What you should do :: Return the first line, the line containing "0.8), Coat_Weight=0.35, Coat_Roughness=0.26)", and every line between them, exactly as they stand.

Data extract ::
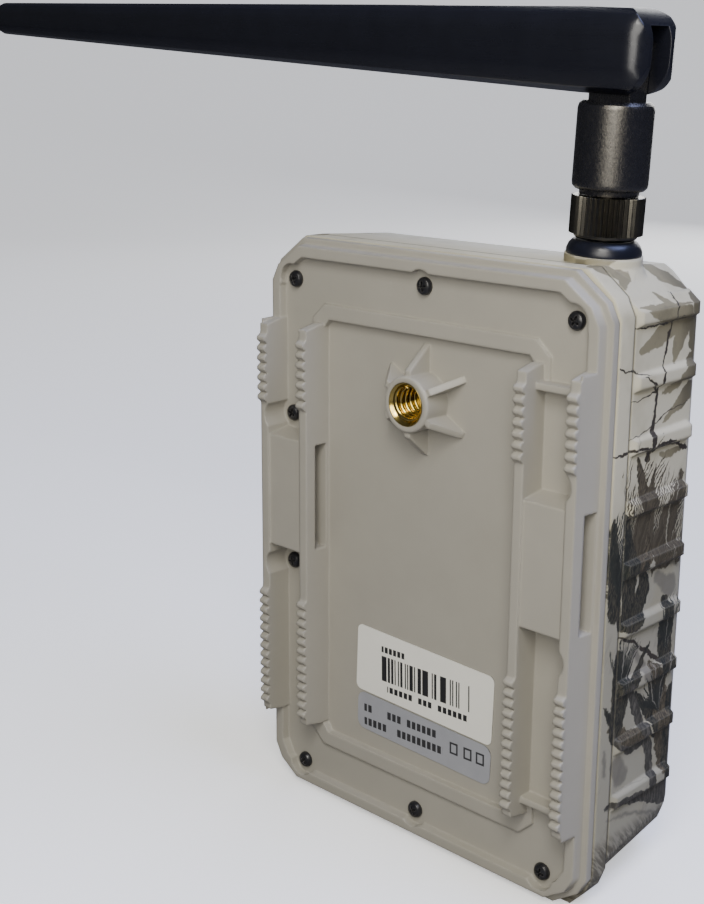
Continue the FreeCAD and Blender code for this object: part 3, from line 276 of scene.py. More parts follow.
def sleeve_black():
    """Rubbed matt sleeve: a coarse speckle that breaks up its highlight."""
    g = Graph("sleeve_black")
    place = g.coordinates()
    x, y, z = g.split(place)
    pits = g.noise(g.join(x, y, z * 0.45), 0.33, 3.0, 0.75)
    fine = g.noise(place, 0.12, 2.0, 0.6)
    base = g.mix(g.ramp(pits, 0.55, 0.75), ANTENNA_BLACK, (0.022, 0.022, 0.022))
    rough = 0.27 + (pits - 0.5) * 0.3
    relief = g.bump(pits + fine * 0.3, 0.06)
    return g.surface(Base_Color=base, Roughness=rough, Normal=relief, Specular_IOR_Level=1.0,
                     Specular_Tint=(1.0, 0.93, 0.8), Coat_Weight=0.35, Coat_Roughness=0.26)


def gloss_black(name, roughness):
    """Glossy black moulding or plating with smears and rubbed edges."""
    g = Graph(name)
    place = g.coordinates()
    smear = g.noise(place, 2.2, 4.0, 0.65)
    fine = g.noise(place, 0.4, 2.0, 0.5)
    base = g.mix(smear, (0.006, 0.006, 0.008), (0.014, 0.014, 0.016))
    lighter_edge = g.edges(0.25)
    base = g.mix(lighter_edge * 0.5, base, (0.10, 0.095, 0.085))
    return g.surface(Base_Color=base, Roughness=roughness + (smear - 0.5) * 0.18,
                     Normal=g.bump(fine, 0.006), Specular_IOR_Level=0.7)


def rubber(name, colour=(0.012, 0.012, 0.015), roughness=0.46):
    """Soft rubber with a dusty bloom."""
    g = Graph(name)
    place = g.coordinates()
    bloom = g.noise(place, 2.5, 4.0, 0.7)
    fine = g.noise(place, 0.15, 2.0, 0.6)
    base = g.mix(g.ramp(bloom, 0.5, 0.8), colour, tint(colour, 2.6))
    return g.surface(Base_Color=base, Roughness=roughness + (bloom - 0.5) * 0.2,
                     Normal=g.bump(fine, 0.012), Sheen_Weight=0.04, Sheen_Roughness=0.4)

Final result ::
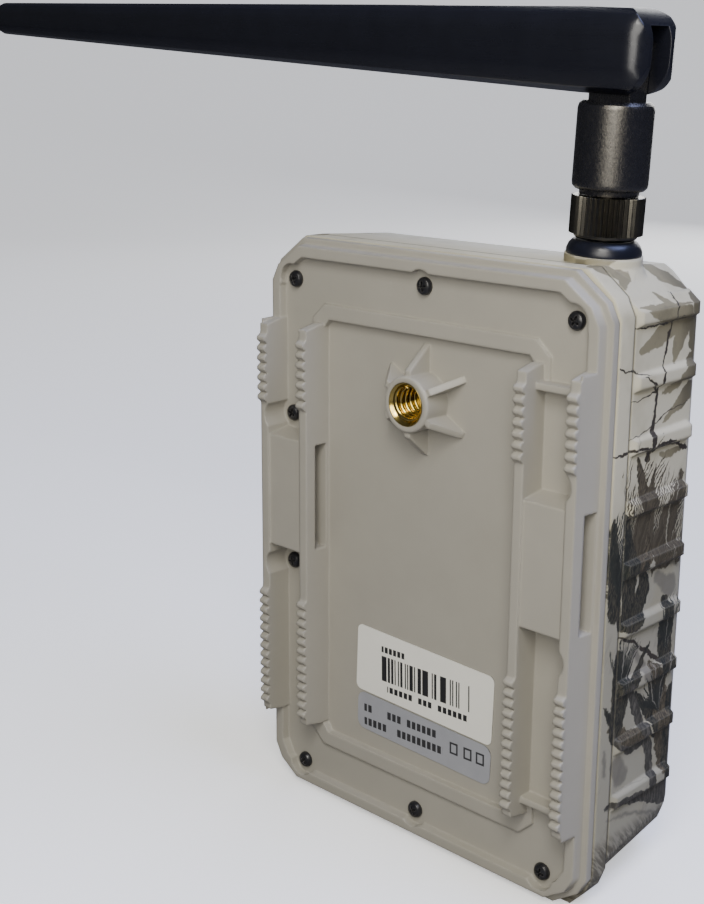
Continue the FreeCAD and Blender code for this object: part 3, from line 276 of scene.py. More parts follow.
def sleeve_black():
    """Rubbed matt sleeve: a coarse speckle that breaks up its highlight."""
    g = Graph("sleeve_black")
    place = g.coordinates()
    x, y, z = g.split(place)
    pits = g.noise(g.join(x, y, z * 0.45), 0.33, 3.0, 0.75)
    fine = g.noise(place, 0.12, 2.0, 0.6)
    base = g.mix(g.ramp(pits, 0.55, 0.75), ANTENNA_BLACK, (0.022, 0.022, 0.022))
    rough = 0.27 + (pits - 0.5) * 0.3
    relief = g.bump(pits + fine * 0.3, 0.06)
    return g.surface(Base_Color=base, Roughness=rough, Normal=relief, Specular_IOR_Level=1.0,
                     Specular_Tint=(1.0, 0.93, 0.8), Coat_Weight=0.35, Coat_Roughness=0.26)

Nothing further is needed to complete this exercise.